* **Required work**
Look through the lines of the material and count those containing "names". Give that count alone.

## start Collected data

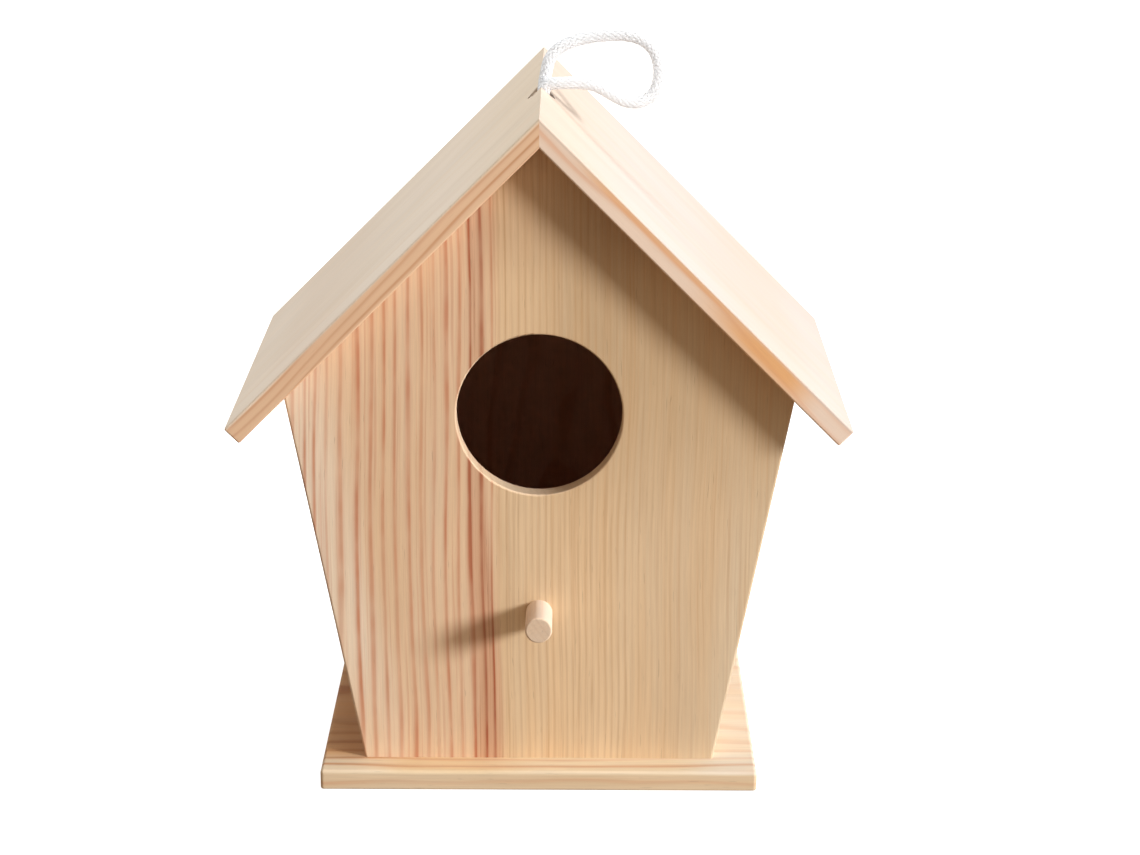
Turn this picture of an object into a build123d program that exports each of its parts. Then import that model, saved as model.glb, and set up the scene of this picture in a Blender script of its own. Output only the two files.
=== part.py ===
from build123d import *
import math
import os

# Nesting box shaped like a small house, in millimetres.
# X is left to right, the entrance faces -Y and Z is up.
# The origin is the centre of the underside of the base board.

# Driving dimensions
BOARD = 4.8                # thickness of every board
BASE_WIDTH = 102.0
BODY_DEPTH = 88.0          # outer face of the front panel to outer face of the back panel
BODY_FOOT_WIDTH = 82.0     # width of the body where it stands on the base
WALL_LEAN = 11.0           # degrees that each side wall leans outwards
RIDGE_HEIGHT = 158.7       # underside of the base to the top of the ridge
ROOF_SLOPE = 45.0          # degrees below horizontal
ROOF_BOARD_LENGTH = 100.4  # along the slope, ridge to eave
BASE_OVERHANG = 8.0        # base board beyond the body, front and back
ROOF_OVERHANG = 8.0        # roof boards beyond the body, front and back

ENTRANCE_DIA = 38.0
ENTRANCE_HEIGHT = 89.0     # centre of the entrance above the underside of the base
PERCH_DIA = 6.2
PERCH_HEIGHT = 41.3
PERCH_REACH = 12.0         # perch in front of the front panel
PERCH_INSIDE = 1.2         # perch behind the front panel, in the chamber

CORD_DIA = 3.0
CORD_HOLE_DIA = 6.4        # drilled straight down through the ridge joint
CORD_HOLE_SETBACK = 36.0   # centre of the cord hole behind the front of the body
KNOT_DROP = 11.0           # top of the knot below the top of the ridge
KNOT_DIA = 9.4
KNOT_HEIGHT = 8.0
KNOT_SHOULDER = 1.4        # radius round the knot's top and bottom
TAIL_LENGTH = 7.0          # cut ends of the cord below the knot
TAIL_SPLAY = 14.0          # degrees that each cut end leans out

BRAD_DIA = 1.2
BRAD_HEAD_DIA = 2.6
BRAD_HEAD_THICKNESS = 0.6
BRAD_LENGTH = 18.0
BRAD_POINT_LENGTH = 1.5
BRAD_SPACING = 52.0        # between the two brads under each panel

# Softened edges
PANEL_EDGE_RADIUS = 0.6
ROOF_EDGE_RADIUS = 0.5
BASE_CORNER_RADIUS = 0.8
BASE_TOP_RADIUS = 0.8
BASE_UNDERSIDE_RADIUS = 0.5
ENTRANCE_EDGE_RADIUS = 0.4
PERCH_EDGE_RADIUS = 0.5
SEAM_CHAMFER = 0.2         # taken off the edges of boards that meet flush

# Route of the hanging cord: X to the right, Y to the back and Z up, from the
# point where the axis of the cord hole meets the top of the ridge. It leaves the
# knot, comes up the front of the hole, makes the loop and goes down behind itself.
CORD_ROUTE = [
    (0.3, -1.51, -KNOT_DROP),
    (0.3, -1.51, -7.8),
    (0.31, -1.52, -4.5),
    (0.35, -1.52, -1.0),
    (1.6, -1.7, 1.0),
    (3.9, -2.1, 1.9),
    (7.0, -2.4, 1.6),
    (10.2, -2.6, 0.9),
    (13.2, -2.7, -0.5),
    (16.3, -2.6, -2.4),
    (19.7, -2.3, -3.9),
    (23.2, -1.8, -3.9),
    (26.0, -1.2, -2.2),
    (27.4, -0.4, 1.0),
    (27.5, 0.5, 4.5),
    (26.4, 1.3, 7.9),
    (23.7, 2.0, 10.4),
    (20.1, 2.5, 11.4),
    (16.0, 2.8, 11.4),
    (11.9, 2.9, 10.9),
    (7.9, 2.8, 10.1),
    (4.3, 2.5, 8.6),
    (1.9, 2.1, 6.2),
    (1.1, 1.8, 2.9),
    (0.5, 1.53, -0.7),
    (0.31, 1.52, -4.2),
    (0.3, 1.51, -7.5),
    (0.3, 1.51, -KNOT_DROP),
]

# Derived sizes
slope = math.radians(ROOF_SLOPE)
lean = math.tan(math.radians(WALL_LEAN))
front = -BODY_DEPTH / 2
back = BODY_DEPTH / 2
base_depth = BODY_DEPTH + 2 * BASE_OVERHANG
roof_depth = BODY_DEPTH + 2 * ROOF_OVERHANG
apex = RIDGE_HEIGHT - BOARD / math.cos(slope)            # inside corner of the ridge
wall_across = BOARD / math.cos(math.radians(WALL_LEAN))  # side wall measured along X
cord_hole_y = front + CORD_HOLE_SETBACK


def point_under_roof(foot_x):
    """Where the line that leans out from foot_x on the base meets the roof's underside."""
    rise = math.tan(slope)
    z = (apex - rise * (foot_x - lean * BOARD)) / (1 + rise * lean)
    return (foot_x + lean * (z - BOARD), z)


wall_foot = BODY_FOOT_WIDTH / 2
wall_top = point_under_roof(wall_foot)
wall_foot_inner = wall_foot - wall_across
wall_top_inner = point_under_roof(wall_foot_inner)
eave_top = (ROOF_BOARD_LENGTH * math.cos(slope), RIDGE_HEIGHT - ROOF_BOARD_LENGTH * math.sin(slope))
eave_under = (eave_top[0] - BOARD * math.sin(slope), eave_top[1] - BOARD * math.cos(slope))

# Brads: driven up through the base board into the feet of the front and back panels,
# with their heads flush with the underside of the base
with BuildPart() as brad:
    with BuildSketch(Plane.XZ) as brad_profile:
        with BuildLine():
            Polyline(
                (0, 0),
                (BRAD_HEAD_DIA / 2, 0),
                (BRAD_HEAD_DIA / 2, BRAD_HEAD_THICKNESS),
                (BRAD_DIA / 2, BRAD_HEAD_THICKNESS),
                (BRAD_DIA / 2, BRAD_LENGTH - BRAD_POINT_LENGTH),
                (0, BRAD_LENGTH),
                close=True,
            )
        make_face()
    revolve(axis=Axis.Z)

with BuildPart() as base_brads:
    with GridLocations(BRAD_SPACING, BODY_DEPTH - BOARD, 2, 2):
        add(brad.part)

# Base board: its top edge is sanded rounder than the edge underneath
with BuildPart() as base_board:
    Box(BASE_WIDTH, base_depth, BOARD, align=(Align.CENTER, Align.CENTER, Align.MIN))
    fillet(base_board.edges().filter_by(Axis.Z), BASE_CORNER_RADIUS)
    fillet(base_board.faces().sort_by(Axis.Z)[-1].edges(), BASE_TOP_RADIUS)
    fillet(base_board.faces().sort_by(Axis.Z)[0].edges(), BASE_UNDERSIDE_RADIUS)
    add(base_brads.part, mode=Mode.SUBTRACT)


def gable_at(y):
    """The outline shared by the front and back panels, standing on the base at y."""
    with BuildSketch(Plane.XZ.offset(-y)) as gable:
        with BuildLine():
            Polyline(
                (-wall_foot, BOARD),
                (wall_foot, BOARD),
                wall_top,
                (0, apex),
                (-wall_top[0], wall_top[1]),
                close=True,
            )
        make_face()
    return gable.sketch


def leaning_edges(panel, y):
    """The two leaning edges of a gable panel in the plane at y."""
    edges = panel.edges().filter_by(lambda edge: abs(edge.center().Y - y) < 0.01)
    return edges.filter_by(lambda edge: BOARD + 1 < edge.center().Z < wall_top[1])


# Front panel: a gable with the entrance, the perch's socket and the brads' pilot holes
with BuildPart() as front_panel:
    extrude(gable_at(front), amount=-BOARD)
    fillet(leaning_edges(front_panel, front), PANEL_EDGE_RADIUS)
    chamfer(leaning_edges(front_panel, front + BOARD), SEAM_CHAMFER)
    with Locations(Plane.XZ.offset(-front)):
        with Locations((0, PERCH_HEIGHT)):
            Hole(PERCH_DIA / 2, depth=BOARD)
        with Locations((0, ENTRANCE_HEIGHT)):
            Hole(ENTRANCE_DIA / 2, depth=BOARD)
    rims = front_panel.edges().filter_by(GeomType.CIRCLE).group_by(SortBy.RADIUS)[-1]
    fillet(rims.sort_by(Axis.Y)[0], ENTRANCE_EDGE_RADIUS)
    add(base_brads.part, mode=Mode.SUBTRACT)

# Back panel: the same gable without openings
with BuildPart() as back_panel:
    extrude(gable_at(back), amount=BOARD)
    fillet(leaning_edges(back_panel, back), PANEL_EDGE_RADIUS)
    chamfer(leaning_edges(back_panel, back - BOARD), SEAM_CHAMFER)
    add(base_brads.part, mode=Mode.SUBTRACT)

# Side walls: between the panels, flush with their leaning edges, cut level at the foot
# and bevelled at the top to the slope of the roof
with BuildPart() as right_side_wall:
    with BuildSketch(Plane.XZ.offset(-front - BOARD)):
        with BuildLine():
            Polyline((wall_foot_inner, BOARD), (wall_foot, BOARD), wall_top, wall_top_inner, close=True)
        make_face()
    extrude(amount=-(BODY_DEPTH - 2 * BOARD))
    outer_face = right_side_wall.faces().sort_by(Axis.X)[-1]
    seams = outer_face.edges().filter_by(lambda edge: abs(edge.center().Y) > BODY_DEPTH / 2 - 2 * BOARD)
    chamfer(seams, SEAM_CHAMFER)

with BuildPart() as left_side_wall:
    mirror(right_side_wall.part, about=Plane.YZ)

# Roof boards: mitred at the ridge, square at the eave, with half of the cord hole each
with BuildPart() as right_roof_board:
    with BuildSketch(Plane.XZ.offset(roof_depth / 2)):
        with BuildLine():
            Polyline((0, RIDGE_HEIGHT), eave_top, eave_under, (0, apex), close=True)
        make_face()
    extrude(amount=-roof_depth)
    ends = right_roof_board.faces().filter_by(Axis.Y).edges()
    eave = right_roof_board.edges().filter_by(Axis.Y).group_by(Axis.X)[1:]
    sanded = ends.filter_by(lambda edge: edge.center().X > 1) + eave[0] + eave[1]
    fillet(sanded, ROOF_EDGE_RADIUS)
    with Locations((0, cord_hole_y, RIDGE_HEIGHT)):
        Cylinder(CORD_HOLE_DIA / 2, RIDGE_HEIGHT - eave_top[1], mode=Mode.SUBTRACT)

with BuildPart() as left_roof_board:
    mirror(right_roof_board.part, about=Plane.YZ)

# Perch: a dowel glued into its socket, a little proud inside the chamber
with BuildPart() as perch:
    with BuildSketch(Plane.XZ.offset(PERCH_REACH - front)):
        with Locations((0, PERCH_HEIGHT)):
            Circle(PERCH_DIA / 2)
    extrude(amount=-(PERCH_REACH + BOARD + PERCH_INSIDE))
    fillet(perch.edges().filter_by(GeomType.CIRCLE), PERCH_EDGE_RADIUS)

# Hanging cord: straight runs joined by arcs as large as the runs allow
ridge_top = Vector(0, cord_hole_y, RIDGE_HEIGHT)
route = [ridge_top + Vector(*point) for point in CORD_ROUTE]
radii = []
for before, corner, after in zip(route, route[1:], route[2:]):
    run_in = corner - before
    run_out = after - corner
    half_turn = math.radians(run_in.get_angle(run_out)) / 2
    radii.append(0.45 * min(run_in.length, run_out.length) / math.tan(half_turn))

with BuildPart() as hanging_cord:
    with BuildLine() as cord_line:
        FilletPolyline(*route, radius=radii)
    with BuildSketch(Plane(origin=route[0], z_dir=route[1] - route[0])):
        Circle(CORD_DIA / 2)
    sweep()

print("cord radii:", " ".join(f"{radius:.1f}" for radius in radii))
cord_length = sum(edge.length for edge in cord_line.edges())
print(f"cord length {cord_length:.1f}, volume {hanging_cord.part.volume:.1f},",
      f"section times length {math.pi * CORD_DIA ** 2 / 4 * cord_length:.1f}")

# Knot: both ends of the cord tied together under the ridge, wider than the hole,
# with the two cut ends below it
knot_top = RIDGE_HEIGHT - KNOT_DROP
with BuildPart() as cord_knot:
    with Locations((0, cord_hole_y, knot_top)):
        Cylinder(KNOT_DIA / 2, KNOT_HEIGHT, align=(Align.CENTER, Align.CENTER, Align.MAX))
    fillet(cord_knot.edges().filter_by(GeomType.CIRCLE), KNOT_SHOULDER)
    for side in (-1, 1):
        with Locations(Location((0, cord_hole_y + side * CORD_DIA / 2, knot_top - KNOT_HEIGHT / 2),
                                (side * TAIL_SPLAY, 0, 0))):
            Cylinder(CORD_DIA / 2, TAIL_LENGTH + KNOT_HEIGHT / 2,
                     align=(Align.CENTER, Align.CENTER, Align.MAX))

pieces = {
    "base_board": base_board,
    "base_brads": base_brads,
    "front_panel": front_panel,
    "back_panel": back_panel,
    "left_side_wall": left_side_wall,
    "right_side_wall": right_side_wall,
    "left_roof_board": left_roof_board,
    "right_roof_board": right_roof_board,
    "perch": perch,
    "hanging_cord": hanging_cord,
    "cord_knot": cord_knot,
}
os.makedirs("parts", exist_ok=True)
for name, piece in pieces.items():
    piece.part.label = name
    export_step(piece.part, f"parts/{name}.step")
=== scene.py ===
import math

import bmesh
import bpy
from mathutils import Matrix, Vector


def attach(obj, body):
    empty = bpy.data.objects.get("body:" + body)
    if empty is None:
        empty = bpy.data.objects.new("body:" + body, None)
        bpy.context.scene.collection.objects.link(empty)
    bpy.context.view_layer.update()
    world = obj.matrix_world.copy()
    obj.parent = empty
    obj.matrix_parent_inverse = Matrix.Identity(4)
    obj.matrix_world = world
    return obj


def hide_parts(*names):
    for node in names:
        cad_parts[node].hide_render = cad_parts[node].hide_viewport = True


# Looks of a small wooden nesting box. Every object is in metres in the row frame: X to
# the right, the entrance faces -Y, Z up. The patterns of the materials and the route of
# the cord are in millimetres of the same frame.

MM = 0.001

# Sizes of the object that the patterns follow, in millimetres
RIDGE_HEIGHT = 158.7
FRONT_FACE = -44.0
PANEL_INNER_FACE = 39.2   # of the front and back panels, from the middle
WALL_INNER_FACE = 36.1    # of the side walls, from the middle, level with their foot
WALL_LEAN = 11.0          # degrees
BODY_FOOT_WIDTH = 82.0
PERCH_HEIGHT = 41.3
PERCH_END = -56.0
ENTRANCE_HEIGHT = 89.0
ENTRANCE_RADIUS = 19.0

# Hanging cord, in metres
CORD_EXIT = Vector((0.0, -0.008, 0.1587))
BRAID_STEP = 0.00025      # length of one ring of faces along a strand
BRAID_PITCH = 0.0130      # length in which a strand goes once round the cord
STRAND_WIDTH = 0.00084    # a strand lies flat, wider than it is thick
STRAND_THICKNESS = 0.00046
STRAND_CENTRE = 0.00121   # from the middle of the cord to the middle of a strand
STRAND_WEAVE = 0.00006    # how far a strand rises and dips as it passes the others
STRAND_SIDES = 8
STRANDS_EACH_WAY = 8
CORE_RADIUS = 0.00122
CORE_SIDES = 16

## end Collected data

* **Answer for the task**
2